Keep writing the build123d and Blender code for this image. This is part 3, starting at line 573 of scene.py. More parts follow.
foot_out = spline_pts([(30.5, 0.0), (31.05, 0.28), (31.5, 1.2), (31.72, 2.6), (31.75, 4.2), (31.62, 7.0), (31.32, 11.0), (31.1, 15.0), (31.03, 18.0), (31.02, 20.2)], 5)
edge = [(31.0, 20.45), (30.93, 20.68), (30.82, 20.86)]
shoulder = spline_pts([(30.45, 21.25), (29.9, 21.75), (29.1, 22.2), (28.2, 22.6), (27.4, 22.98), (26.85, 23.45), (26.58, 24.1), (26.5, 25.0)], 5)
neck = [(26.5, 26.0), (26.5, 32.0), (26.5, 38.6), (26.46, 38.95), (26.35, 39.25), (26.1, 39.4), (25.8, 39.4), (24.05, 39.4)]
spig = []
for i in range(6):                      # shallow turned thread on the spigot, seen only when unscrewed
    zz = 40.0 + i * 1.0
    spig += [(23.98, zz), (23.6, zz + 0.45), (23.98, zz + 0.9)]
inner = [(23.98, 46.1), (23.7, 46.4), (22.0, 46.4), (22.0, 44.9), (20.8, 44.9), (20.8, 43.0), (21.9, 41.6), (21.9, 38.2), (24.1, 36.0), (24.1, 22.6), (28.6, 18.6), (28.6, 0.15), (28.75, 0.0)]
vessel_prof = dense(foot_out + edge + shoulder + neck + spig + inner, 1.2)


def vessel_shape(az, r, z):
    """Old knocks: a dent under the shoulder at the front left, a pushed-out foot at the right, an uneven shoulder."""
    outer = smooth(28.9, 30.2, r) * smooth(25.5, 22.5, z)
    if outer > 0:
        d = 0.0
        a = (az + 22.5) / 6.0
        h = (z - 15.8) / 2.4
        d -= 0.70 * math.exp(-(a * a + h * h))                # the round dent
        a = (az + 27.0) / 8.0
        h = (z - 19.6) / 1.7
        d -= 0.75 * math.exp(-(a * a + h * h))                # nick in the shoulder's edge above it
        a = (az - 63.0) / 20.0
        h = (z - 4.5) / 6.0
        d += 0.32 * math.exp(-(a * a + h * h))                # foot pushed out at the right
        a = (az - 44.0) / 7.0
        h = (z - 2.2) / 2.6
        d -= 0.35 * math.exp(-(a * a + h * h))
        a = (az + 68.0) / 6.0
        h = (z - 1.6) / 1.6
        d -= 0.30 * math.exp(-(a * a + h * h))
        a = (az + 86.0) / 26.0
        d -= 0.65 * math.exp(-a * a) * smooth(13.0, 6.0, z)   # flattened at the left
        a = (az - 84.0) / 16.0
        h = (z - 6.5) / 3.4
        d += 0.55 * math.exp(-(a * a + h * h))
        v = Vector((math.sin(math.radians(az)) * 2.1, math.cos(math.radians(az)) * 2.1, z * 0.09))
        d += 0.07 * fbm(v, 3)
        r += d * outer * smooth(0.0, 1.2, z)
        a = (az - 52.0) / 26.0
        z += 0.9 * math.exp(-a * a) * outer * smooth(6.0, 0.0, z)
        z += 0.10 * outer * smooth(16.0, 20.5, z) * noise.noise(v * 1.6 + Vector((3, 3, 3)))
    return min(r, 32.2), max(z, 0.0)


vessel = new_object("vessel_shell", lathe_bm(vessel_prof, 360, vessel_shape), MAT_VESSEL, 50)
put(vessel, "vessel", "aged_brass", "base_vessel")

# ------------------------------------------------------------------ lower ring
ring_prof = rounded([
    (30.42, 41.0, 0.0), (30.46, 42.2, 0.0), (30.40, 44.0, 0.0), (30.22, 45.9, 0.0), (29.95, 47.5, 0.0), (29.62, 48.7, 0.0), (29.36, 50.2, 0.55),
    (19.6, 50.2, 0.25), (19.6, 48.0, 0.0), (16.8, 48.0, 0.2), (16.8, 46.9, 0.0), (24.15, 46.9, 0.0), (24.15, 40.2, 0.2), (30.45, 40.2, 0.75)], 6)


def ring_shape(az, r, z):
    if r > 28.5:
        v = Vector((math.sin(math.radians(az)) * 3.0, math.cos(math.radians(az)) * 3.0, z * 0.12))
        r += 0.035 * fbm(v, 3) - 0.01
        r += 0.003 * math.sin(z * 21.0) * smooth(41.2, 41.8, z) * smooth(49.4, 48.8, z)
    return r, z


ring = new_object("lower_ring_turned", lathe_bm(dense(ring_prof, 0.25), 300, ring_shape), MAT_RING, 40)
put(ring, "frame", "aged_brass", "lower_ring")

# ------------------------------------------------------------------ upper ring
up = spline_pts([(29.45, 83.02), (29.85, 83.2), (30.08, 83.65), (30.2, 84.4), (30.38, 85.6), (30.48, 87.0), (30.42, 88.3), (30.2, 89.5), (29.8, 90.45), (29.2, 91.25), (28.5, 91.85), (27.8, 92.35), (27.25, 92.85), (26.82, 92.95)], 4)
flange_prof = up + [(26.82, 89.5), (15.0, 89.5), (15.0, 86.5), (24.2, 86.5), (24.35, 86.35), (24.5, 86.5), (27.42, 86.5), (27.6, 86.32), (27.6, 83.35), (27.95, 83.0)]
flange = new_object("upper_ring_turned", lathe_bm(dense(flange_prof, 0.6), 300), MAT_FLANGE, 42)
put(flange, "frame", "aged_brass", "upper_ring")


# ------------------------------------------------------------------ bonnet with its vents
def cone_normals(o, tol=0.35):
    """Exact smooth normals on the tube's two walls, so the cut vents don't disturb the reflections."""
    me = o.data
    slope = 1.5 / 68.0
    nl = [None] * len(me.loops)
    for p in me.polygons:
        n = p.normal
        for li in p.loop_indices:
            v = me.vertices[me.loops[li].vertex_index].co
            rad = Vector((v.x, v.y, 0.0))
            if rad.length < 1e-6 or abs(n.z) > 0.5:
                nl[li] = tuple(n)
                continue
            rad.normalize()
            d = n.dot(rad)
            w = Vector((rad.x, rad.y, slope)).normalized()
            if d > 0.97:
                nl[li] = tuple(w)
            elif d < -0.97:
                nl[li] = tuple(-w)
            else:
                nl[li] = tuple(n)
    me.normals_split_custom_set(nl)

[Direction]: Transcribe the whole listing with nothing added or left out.

[Solution to the exercise]:
Keep writing the build123d and Blender code for this image. This is part 3, starting at line 573 of scene.py. More parts follow.
foot_out = spline_pts([(30.5, 0.0), (31.05, 0.28), (31.5, 1.2), (31.72, 2.6), (31.75, 4.2), (31.62, 7.0), (31.32, 11.0), (31.1, 15.0), (31.03, 18.0), (31.02, 20.2)], 5)
edge = [(31.0, 20.45), (30.93, 20.68), (30.82, 20.86)]
shoulder = spline_pts([(30.45, 21.25), (29.9, 21.75), (29.1, 22.2), (28.2, 22.6), (27.4, 22.98), (26.85, 23.45), (26.58, 24.1), (26.5, 25.0)], 5)
neck = [(26.5, 26.0), (26.5, 32.0), (26.5, 38.6), (26.46, 38.95), (26.35, 39.25), (26.1, 39.4), (25.8, 39.4), (24.05, 39.4)]
spig = []
for i in range(6):                      # shallow turned thread on the spigot, seen only when unscrewed
    zz = 40.0 + i * 1.0
    spig += [(23.98, zz), (23.6, zz + 0.45), (23.98, zz + 0.9)]
inner = [(23.98, 46.1), (23.7, 46.4), (22.0, 46.4), (22.0, 44.9), (20.8, 44.9), (20.8, 43.0), (21.9, 41.6), (21.9, 38.2), (24.1, 36.0), (24.1, 22.6), (28.6, 18.6), (28.6, 0.15), (28.75, 0.0)]
vessel_prof = dense(foot_out + edge + shoulder + neck + spig + inner, 1.2)


def vessel_shape(az, r, z):
    """Old knocks: a dent under the shoulder at the front left, a pushed-out foot at the right, an uneven shoulder."""
    outer = smooth(28.9, 30.2, r) * smooth(25.5, 22.5, z)
    if outer > 0:
        d = 0.0
        a = (az + 22.5) / 6.0
        h = (z - 15.8) / 2.4
        d -= 0.70 * math.exp(-(a * a + h * h))                # the round dent
        a = (az + 27.0) / 8.0
        h = (z - 19.6) / 1.7
        d -= 0.75 * math.exp(-(a * a + h * h))                # nick in the shoulder's edge above it
        a = (az - 63.0) / 20.0
        h = (z - 4.5) / 6.0
        d += 0.32 * math.exp(-(a * a + h * h))                # foot pushed out at the right
        a = (az - 44.0) / 7.0
        h = (z - 2.2) / 2.6
        d -= 0.35 * math.exp(-(a * a + h * h))
        a = (az + 68.0) / 6.0
        h = (z - 1.6) / 1.6
        d -= 0.30 * math.exp(-(a * a + h * h))
        a = (az + 86.0) / 26.0
        d -= 0.65 * math.exp(-a * a) * smooth(13.0, 6.0, z)   # flattened at the left
        a = (az - 84.0) / 16.0
        h = (z - 6.5) / 3.4
        d += 0.55 * math.exp(-(a * a + h * h))
        v = Vector((math.sin(math.radians(az)) * 2.1, math.cos(math.radians(az)) * 2.1, z * 0.09))
        d += 0.07 * fbm(v, 3)
        r += d * outer * smooth(0.0, 1.2, z)
        a = (az - 52.0) / 26.0
        z += 0.9 * math.exp(-a * a) * outer * smooth(6.0, 0.0, z)
        z += 0.10 * outer * smooth(16.0, 20.5, z) * noise.noise(v * 1.6 + Vector((3, 3, 3)))
    return min(r, 32.2), max(z, 0.0)


vessel = new_object("vessel_shell", lathe_bm(vessel_prof, 360, vessel_shape), MAT_VESSEL, 50)
put(vessel, "vessel", "aged_brass", "base_vessel")

# ------------------------------------------------------------------ lower ring
ring_prof = rounded([
    (30.42, 41.0, 0.0), (30.46, 42.2, 0.0), (30.40, 44.0, 0.0), (30.22, 45.9, 0.0), (29.95, 47.5, 0.0), (29.62, 48.7, 0.0), (29.36, 50.2, 0.55),
    (19.6, 50.2, 0.25), (19.6, 48.0, 0.0), (16.8, 48.0, 0.2), (16.8, 46.9, 0.0), (24.15, 46.9, 0.0), (24.15, 40.2, 0.2), (30.45, 40.2, 0.75)], 6)


def ring_shape(az, r, z):
    if r > 28.5:
        v = Vector((math.sin(math.radians(az)) * 3.0, math.cos(math.radians(az)) * 3.0, z * 0.12))
        r += 0.035 * fbm(v, 3) - 0.01
        r += 0.003 * math.sin(z * 21.0) * smooth(41.2, 41.8, z) * smooth(49.4, 48.8, z)
    return r, z


ring = new_object("lower_ring_turned", lathe_bm(dense(ring_prof, 0.25), 300, ring_shape), MAT_RING, 40)
put(ring, "frame", "aged_brass", "lower_ring")

# ------------------------------------------------------------------ upper ring
up = spline_pts([(29.45, 83.02), (29.85, 83.2), (30.08, 83.65), (30.2, 84.4), (30.38, 85.6), (30.48, 87.0), (30.42, 88.3), (30.2, 89.5), (29.8, 90.45), (29.2, 91.25), (28.5, 91.85), (27.8, 92.35), (27.25, 92.85), (26.82, 92.95)], 4)
flange_prof = up + [(26.82, 89.5), (15.0, 89.5), (15.0, 86.5), (24.2, 86.5), (24.35, 86.35), (24.5, 86.5), (27.42, 86.5), (27.6, 86.32), (27.6, 83.35), (27.95, 83.0)]
flange = new_object("upper_ring_turned", lathe_bm(dense(flange_prof, 0.6), 300), MAT_FLANGE, 42)
put(flange, "frame", "aged_brass", "upper_ring")


# ------------------------------------------------------------------ bonnet with its vents
def cone_normals(o, tol=0.35):
    """Exact smooth normals on the tube's two walls, so the cut vents don't disturb the reflections."""
    me = o.data
    slope = 1.5 / 68.0
    nl = [None] * len(me.loops)
    for p in me.polygons:
        n = p.normal
        for li in p.loop_indices:
            v = me.vertices[me.loops[li].vertex_index].co
            rad = Vector((v.x, v.y, 0.0))
            if rad.length < 1e-6 or abs(n.z) > 0.5:
                nl[li] = tuple(n)
                continue
            rad.normalize()
            d = n.dot(rad)
            w = Vector((rad.x, rad.y, slope)).normalized()
            if d > 0.97:
                nl[li] = tuple(w)
            elif d < -0.97:
                nl[li] = tuple(-w)
            else:
                nl[li] = tuple(n)
    me.normals_split_custom_set(nl)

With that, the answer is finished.